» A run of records

========================

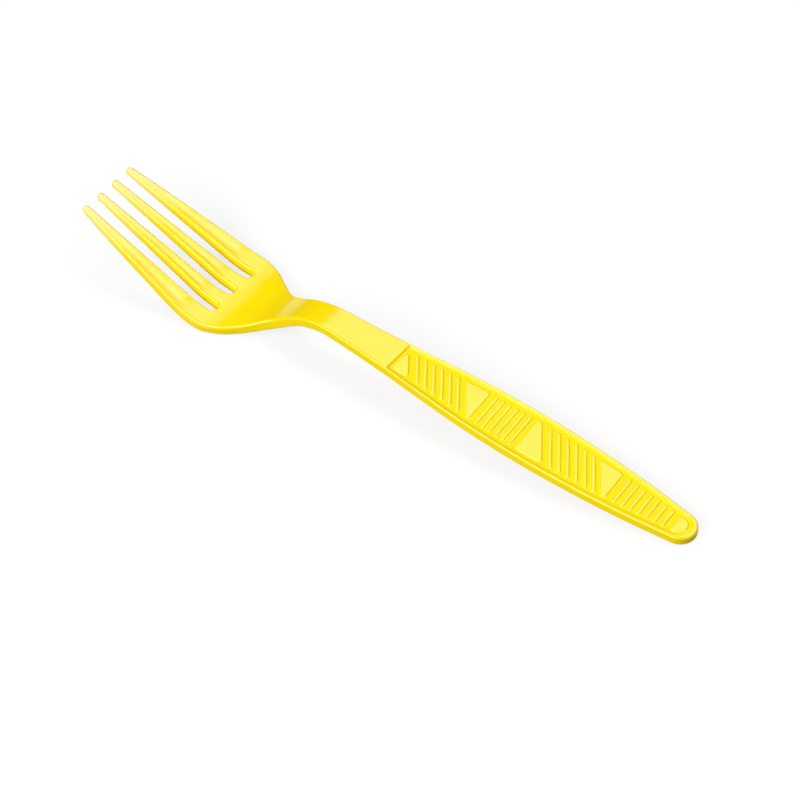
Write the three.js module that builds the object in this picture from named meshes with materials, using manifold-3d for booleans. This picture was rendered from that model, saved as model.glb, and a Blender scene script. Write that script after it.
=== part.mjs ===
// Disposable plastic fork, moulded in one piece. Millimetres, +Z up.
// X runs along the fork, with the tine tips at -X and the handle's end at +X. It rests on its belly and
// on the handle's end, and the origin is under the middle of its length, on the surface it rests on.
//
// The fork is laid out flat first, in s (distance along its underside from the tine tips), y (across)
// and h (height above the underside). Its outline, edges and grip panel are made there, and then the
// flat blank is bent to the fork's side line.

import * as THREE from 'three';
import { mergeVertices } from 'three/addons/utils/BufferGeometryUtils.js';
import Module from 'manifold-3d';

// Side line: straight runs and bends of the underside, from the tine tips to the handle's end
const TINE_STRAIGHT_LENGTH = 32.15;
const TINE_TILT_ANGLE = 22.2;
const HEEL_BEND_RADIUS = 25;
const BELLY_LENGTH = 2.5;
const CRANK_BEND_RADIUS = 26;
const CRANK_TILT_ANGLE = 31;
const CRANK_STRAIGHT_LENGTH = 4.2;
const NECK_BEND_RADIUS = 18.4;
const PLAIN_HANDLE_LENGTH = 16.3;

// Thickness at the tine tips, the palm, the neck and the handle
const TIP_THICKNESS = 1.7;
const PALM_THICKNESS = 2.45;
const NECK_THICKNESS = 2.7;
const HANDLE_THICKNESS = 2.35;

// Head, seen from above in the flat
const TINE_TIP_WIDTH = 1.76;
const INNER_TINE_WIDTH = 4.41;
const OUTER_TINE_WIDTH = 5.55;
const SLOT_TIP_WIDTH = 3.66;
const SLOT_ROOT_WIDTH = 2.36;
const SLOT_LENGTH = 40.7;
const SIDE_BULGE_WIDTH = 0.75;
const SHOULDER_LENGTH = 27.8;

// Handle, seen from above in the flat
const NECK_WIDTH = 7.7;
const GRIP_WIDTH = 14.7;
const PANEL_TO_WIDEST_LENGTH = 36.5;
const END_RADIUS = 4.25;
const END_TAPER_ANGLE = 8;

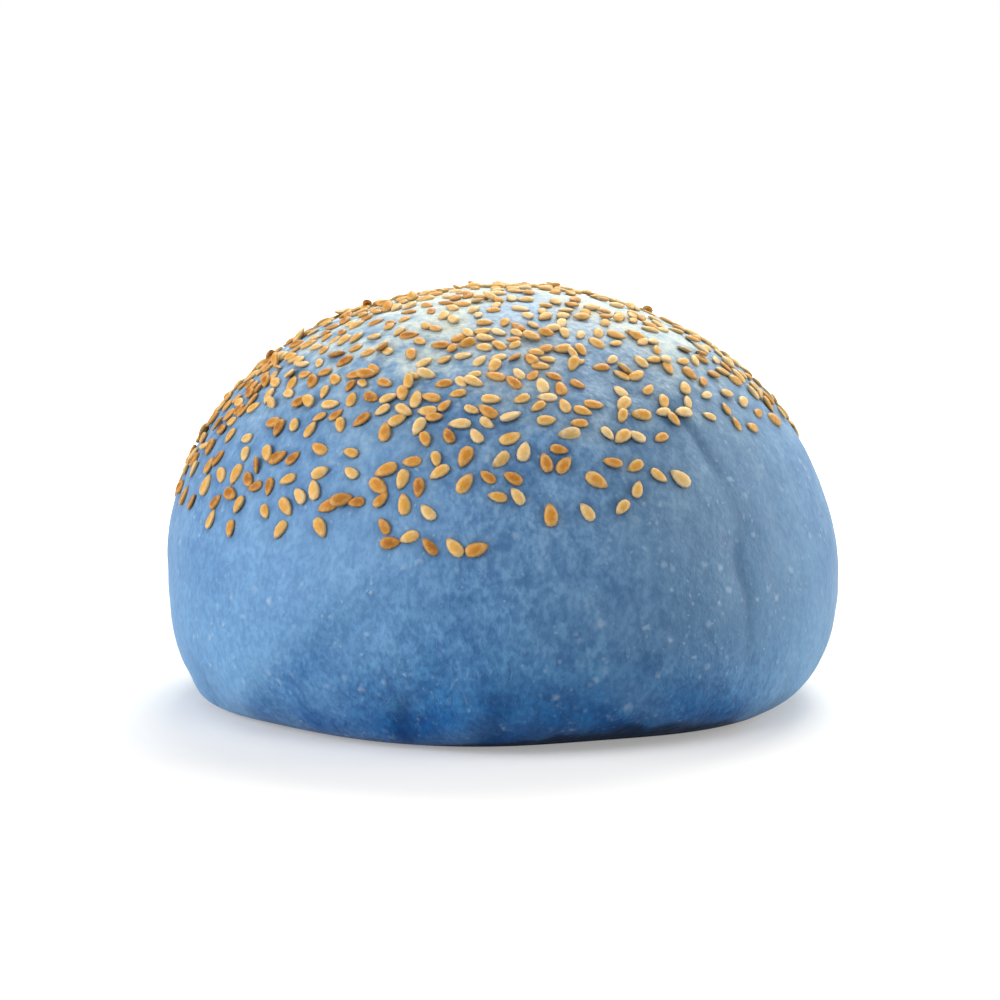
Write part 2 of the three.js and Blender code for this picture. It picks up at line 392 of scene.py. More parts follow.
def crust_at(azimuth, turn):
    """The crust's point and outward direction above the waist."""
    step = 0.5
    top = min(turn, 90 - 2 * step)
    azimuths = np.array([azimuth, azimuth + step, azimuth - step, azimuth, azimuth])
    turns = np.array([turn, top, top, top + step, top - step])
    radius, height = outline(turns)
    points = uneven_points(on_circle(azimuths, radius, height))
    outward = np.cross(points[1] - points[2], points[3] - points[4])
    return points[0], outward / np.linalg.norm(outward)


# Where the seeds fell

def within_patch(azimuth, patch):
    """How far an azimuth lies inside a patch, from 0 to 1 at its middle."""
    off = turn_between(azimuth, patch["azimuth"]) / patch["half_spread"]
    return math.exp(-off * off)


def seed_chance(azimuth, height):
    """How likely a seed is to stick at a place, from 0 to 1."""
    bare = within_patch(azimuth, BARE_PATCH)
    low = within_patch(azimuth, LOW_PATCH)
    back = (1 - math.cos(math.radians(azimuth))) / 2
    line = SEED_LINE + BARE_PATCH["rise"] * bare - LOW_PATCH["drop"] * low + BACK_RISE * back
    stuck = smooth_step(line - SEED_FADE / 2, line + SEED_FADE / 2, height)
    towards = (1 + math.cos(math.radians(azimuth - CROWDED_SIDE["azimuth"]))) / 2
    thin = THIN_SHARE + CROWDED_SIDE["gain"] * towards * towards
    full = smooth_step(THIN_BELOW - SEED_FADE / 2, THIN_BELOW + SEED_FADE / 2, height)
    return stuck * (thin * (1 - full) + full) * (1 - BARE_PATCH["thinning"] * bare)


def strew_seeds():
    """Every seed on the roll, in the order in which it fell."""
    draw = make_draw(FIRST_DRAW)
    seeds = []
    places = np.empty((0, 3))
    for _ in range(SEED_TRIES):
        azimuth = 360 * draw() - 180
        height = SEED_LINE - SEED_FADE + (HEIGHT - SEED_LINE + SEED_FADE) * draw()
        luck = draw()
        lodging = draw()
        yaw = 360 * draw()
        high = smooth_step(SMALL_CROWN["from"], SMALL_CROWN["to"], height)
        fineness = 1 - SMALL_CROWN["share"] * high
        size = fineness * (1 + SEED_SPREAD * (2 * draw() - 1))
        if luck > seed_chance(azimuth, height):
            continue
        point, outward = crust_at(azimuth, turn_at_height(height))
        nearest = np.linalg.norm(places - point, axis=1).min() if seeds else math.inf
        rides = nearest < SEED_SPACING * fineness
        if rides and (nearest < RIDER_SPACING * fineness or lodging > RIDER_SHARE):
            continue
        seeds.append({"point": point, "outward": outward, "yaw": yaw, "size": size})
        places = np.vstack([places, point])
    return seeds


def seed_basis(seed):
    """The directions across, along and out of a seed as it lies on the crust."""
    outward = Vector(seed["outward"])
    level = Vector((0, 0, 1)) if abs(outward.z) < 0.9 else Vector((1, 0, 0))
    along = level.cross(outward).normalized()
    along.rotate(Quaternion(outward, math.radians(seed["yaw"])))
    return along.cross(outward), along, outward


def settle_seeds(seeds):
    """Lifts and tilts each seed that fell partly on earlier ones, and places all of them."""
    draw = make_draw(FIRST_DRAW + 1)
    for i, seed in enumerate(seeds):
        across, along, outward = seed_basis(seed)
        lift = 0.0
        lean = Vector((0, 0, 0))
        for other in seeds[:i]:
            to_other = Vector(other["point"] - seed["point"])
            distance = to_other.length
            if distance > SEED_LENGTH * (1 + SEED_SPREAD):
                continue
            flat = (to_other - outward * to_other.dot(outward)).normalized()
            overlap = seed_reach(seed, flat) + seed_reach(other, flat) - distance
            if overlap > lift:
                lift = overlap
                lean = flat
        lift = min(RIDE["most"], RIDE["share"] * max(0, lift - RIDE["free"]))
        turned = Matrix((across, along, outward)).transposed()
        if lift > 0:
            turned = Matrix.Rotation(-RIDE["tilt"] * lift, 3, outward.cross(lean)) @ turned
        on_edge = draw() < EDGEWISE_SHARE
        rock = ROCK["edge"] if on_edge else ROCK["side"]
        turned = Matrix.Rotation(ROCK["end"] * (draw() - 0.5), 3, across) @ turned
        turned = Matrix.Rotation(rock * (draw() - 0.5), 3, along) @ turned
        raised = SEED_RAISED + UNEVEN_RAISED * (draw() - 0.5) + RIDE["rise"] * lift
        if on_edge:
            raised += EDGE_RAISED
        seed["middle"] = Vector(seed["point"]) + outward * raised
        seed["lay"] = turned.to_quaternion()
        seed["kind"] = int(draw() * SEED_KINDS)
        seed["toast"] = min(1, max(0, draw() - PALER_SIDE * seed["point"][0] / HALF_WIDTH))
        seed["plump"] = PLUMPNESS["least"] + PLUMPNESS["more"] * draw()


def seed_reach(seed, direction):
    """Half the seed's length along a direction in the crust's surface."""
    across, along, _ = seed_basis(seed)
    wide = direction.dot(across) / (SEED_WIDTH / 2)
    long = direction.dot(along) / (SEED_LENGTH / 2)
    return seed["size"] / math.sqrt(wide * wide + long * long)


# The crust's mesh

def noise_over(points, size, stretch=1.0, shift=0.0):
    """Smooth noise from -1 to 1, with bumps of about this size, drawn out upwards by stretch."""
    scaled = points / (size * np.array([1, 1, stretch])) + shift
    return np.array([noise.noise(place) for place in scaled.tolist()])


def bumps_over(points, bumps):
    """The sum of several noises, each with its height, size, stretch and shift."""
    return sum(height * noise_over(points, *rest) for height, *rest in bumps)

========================

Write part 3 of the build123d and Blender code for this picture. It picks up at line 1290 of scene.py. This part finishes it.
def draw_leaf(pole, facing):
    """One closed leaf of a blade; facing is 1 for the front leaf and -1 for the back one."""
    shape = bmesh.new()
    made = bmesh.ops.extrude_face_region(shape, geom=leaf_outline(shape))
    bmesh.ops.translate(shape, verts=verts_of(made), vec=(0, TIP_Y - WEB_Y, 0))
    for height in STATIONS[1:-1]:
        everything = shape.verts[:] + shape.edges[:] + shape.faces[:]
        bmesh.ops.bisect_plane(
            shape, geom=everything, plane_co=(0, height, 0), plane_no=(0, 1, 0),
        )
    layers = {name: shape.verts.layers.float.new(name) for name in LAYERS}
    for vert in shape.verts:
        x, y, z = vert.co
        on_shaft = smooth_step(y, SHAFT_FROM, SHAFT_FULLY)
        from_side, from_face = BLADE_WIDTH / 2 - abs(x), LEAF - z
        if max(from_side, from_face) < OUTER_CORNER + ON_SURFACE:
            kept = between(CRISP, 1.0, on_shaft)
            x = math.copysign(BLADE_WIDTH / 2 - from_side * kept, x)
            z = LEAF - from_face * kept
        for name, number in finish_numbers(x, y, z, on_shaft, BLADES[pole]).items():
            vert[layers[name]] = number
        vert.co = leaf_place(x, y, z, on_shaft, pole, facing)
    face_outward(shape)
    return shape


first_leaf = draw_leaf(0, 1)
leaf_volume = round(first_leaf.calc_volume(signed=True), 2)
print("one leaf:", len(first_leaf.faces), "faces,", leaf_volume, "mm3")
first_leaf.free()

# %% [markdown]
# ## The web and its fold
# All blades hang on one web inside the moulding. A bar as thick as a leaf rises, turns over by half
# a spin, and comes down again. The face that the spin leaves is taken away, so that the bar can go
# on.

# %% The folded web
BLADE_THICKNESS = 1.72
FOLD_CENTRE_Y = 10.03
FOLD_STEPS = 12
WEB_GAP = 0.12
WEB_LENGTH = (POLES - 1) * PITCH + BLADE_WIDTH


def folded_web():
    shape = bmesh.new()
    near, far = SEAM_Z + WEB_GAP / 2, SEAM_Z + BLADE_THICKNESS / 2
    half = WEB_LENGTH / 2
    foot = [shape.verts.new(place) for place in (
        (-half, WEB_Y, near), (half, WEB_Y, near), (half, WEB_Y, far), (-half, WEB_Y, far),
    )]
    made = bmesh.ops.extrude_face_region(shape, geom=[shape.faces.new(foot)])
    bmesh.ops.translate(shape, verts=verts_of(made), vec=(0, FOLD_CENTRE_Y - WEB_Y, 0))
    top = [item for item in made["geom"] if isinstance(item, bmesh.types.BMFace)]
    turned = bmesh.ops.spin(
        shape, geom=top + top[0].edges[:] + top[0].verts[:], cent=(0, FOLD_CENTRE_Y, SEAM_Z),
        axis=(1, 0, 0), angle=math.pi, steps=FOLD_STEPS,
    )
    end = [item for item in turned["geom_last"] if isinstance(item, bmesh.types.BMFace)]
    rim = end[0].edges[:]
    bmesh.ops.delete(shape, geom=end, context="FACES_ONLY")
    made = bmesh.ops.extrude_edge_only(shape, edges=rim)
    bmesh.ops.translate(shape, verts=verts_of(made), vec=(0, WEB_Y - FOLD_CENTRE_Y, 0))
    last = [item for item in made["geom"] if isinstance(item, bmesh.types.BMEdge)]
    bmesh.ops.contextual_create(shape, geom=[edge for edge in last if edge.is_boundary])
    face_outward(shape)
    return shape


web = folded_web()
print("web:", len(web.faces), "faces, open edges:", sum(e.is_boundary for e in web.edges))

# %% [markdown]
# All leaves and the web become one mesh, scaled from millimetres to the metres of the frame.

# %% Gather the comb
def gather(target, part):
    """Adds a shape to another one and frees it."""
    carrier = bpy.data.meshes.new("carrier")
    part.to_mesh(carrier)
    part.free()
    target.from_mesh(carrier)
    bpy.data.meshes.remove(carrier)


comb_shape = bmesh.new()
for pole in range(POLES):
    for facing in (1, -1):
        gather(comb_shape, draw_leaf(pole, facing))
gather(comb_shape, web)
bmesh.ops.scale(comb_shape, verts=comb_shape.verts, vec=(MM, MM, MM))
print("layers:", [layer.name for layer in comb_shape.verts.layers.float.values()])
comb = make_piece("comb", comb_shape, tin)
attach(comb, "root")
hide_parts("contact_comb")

========================

» EXERCISE
Only the lines running from the line with "Write part 2" through the line with "# Where the seeds fell" should be repeated, exactly and with both ends kept.

» WORKED SOLUTION
Write part 2 of the three.js and Blender code for this picture. It picks up at line 392 of scene.py. More parts follow.
def crust_at(azimuth, turn):
    """The crust's point and outward direction above the waist."""
    step = 0.5
    top = min(turn, 90 - 2 * step)
    azimuths = np.array([azimuth, azimuth + step, azimuth - step, azimuth, azimuth])
    turns = np.array([turn, top, top, top + step, top - step])
    radius, height = outline(turns)
    points = uneven_points(on_circle(azimuths, radius, height))
    outward = np.cross(points[1] - points[2], points[3] - points[4])
    return points[0], outward / np.linalg.norm(outward)


# Where the seeds fell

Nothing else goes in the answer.